Ramesh Sippy, Dipendra Manocha, Rummi Seth, and Narendra Joshi discuss audio description for the Visually Impaired
IFFI 2018 in its endeavor to promote inclusivity, screened two Hindi films – Sholay and Hitchki with audio description for the visually impaired. Ramesh Sippy, the Indian film director, and producer, best known for directing Sholay, was seen in a conversation with Dipendra Manocha, Rummi Seth and Narendra Joshi. The discussion session titled, Saksham: The Visual Made Verbal was about making cinema accessible to the visually impaired.
Dipendra Manocha is working as the Developing countries coordinator and Lead of Training and Tech Support with the DAISY Consortium. He is a member of the Executive Committee of the World Blind Union and the managing trustee of the Saksham Trust. Saksham Trust works towards empowering communities by creating multiple opportunities and providing platforms for the visually impaired for sustainable social upliftment, thus enabling them to emerge as significant contributors to India’s growth story.

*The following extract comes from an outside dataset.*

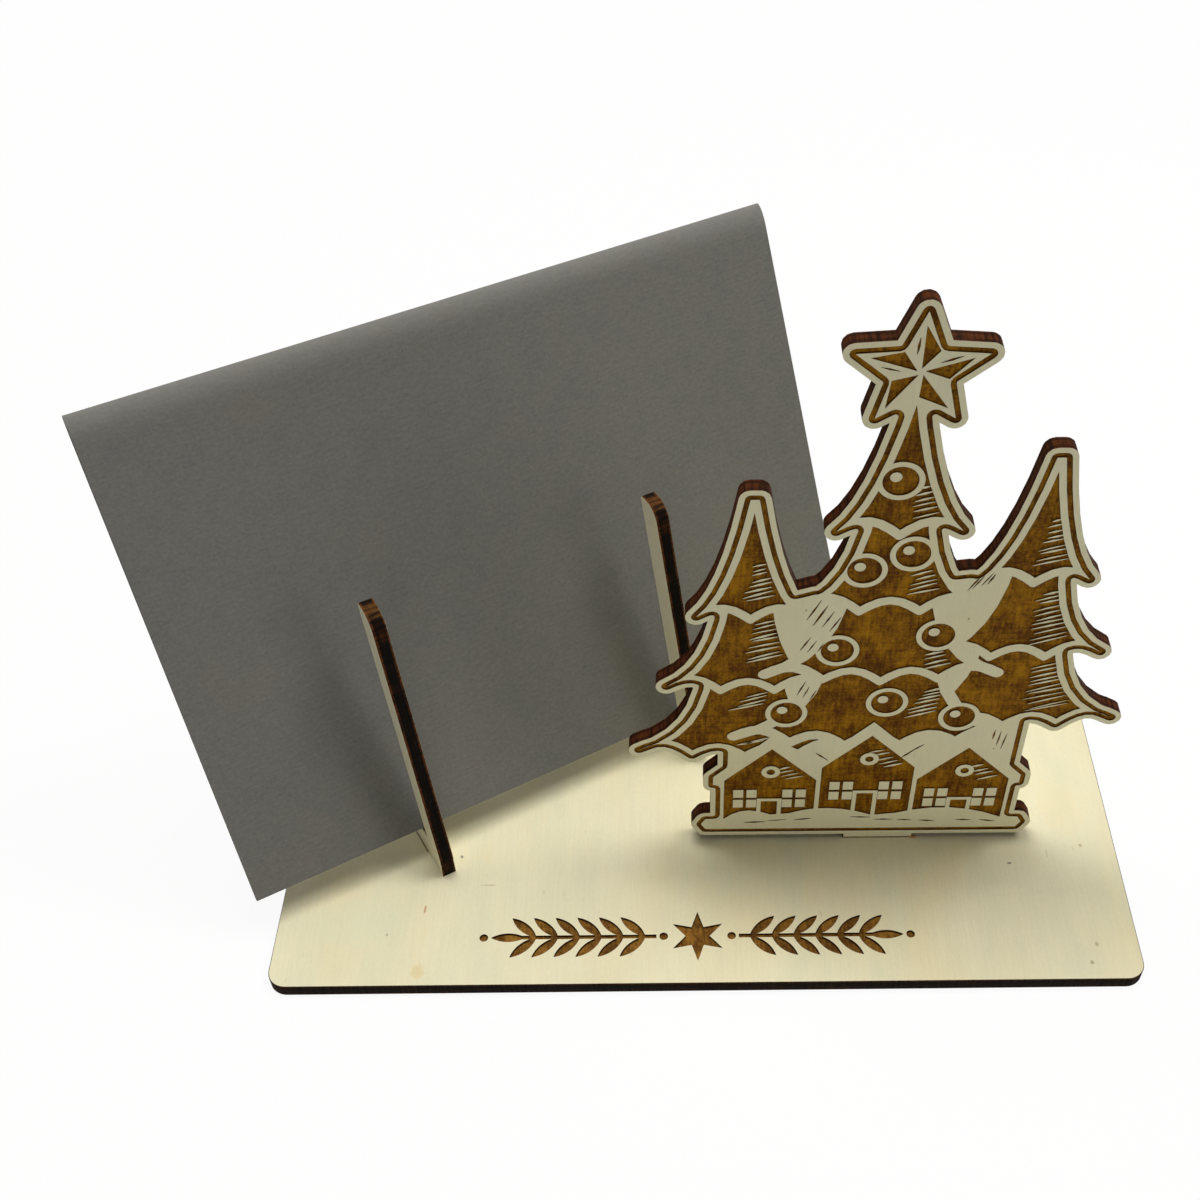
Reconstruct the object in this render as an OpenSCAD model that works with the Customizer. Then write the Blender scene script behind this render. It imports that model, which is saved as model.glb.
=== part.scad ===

While speaking on the topic, Dipendra Manocha said, “Whenever a producer makes a film internationally, they treat audio description to be an integral part of making that film. So, whenever the film reaches people’s homes or when the family chooses to watch it in the theatres, the visually impaired can enjoy the movie with their family. Film watching in our country is an exercise in social inclusion. It helps forge social bonds. We should now move beyond special shows, like the one held at IFFI, and have an audio description for every movie release in India.”
Ramesh Sippy said, “This movement is great and it should be developed further. I am ready to extend any form of support from my end towards this. To start with, films that are being released can perhaps take a few weeks’ time post the movie’s release – to relieve themselves of the stress that comes with the release of the film – to get the audio description in place. Slowly, we can then target releasing the film with the audio description at the same time when it releases worldwide. It might take some time for these systems to be in place but I’m confident that it will happen.”